Свои первые погружения после декомпрессионной болезни, почти год спустя, я ограничил максимальной глубиной в 25 футов. Месяцы проходили, я постепенно «углубился» до 60 футов, потом до 130, всегда следуя сугубо консервативному декомпрессионному профилю. Во время первого после болезни погружения на 180 футов я очень нервничал. После 10 минут на дне, я декомпрессировался хороших полчаса. Одним из эффектов инцидента явилось то, что после долгого пребывания в воде, ноги становились слабыми и немели. Каждый раз, поднимаясь после глубокого погружения, я испытывал чувство ужаса, так как мои ноги вели себя примерно также, как на Палау после инцидента. Зависая для декомпрессии, я постоянно проверял чувствительность пальцев, быстро дотрагиваясь всеми пальцами по очереди до большого пальца ноги. Каждый раз, когда мы возвращались в гавань после погружения, я делал круг по стоянке, чтобы удостовериться, что мои ноги функционируют нормально.

Через два года после инцидента, я мог ходить практически нормально и даже относительно хорошо бежать трусцой. Чувствительность ног улучшилась, но была еще далеко не в норме. К декабрю 1987-го года я провел почти 200 погружений, больше половины из них — глубже 200 футов. Во время всего этого у меня ни разу не возникало никаких симптомов декомпрессионной болезни. Также в декабре 1987, на Рождество и на острове Рождества я впервые после ДКБ погрузился на 300 футов на воздухе. Декомпрессия была жутко напряженной, так как эффектом дополнительного азотного наркоза для меня была немота ног. Эта немота не уходила почти в течении получаса после погружения, и я не выходил из воды почти два часа. Но это было здорово.

Сейчас прошло уже 6 лет.

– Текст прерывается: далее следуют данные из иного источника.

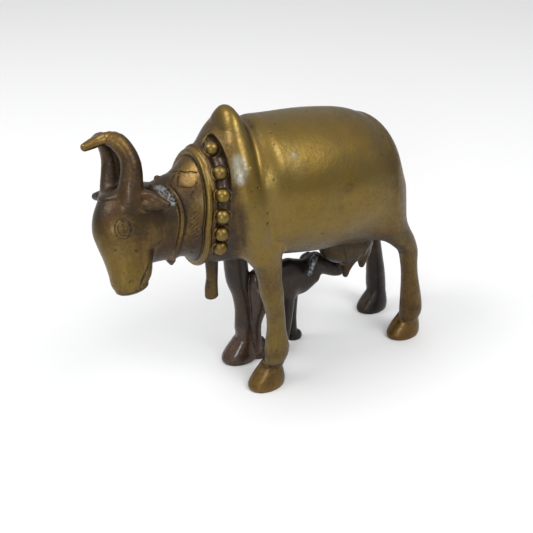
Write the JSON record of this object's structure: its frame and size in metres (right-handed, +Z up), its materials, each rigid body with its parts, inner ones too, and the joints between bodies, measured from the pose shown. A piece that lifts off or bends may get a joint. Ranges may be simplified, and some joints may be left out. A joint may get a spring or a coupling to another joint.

За это время я совершил многим более 1500 погружений, более двух третей из которых — на глубину, превышающую 180 футов. Где-то дюжину раз я ходил на воздухе ниже 300 футов, чтобы проникнуть глубже 400 — стал использовать смеси. Никогда во время всех этих погружений со мной не случилось ничего похожего на ДКБ. И так до сих пор.

Ретроспектива

Оглядываясь назад, я, кажется, понимаю, что именно привело тогда к той суровой ломке солнечным днем 14 июля на Палау. Дело не в том, что я нырнул слишком глубоко или оставался там слишком долго. Дело и не в том декомпрессиметре, который я использовал. И даже не в том, что барахлил мой манометр. Действительной причиной стало неправильное отношение к глубоким погружениям. Я попался в ловушку, в которую попадают многие молодые, крутые и «бессмертные» нырялы — ловушку излишней самоуверенности. Постоянно попирая пределы, я почувствовал себя слишком уверенным в том, что их можно раздвигать безгранично. Я был уверен, что со мной не может случиться декомпрессионной болезни. Я считал все, что связано с безопасностью погружений и самодисциплиной, «шелухой для начинающих спортсменов», чувствовал себя выше этого. Я ошибался, как я смертельно ошибался!

Так почему же я продолжаю глубокие погружения? Было бы наивным думать, что я «извлек урок». Риск декомпрессионной болезни преследует каждого, кто дышит газами под давлением больше 1 атмосферы. Этого риска не избежать, и он возрастает с увеличением глубины погружения. Попаду ли я опять? Честно говоря, не знаю. Многие друзья и коллеги и так считают, что я живу как бы «взаймы». Может, это и так. Но, в конце концов, мое отношение к глубоким погружениям изменилось. Я не рассматриваю это больше как испытание своих возможностей или способ продемонстрировать свою отвагу. Статистка несчастных случаев показывает, что вероятность моего попадания увеличивается с каждым новым погружением. Я не уверен, что это правда, но всякий раз, зависнув на декомпрессии после глубокого погружения, я заставляю себя безоговорочно принимать, что это так и есть.